U.S. District Judge Audrey Collins threw a large bucket of cold water today on claims that the city’s ban on off-site and supergraphic signs violates the free speech clause of the California Constitution and takes property without compensation in violation of the U.S. Constitution, among other legal theories she characterized as an attempt at “breathing life” into a case left on life support by this past summer’s appellate court ruling in the World Wide Rush case.
Judge Collins’s ruling came in a motion by Vanguard Outdoor to extend temporary injunctions the judge issued a year ago, barring the city from enforcing its sign ban at three locations. Those injunctions were among some 50 issued by the judge after she ruled in the World Wide Rush case that the city could not legally ban the company’s supergraphic signs. After the 9th Circuit Court of Appeals overturned her ruling three months ago, the city filed motions asking that all the World Wide Rush injunctions and those issued in “copycat” lawsuits that followed be lifted. A total of almost 50 sites were involved.

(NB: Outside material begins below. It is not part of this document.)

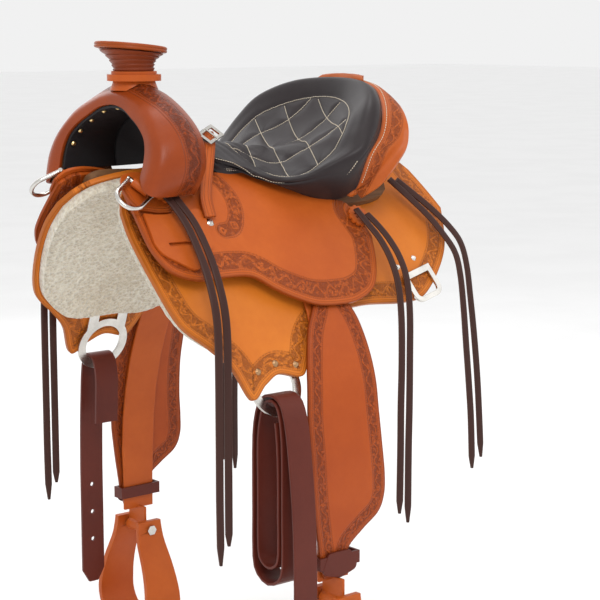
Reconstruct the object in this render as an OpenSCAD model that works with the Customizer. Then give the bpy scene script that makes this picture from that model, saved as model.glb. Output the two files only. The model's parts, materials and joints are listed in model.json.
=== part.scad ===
// Western saddle with a slick fork, dally horn and quilted seat.
// Frame: +Z up, -X towards the horse's head, -Y the near (left) side.
// The origin lies over the horse's spine, midway along the bars of the tree.
// The two sides mirror each other: every side part is drawn on the near side.

/* [Flank] */
// Slope of the bars at the spine, degrees below level
slope_top = 38; // [32:1:42]
// Slope at the foot of the skirts, degrees below level
slope_foot = 74; // [70:1:80]
// Distance down the flank over which the slope changes
slope_run = 430; // [410:5:480]
// Rise of the front and rear ends above the middle
rocker = 18; // [8:1:26]

/* [Leather and fleece] */
// Thickness of the skirts, two layers stitched together
skirt_t = 7; // [4:0.5:8]
// Thickness of the seat jockeys
jockey_t = 5; // [3:0.5:6]
// Thickness of the single leathers laid over the jockeys
leaf_t = 4; // [2:0.5:5]
// Thickness of the woolskin under the skirts
fleece_t = 15; // [8:1:22]
// Air left between two leathers that lie on each other
lay_gap = 0.6; // [0.4:0.1:1]

/* [Tree] */
// Thickness of the wooden bars
bar_t = 12; // [10:1:14]
// Half the width of the fork at its widest
fork_half = 148; // [135:1:165]
// Half the width of the gullet inside its lining
gullet_half = 98; // [85:1:105]
// Height of the gullet's crown above the origin
gullet_top = 82; // [70:1:88]
// Thickness of the leather over the fork
fork_leather = 5; // [3:0.5:6]
// Thickness of the lining under the fork
lining_t = 4; // [2:0.5:5]

/* [Horn] */
// Diameter of the horn cap
cap_d = 102; // [80:1:125]
// Thickness of the horn cap
cap_t = 9; // [6:0.5:14]
// Height of the cap's underside above the origin
cap_z = 161; // [158:1:175]
// Rearward tilt of the cap, degrees
cap_tilt = 6; // [0:1:8]
// Distance of the horn ahead of the origin
horn_x = 184; // [180:1:190]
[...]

Last Friday, Judge Collins lifted the Vanguard injunctions, including one at a high profile site next to the 10 freeway, but rescinded that order today pending arguments on whether action in the case should be stayed while Vanguard appeals her denial of further injunctions. If the temporary injunctions are allowed to remain in force, the city’s hands could be indefinitely tied while an appeal works its way through the appellate court system.
This is no small matter, because supergraphic signs like the one on the 10 freeway currently advertising Cadillac cars can bring upwards of $80,000 in monthly revenue to the sign company.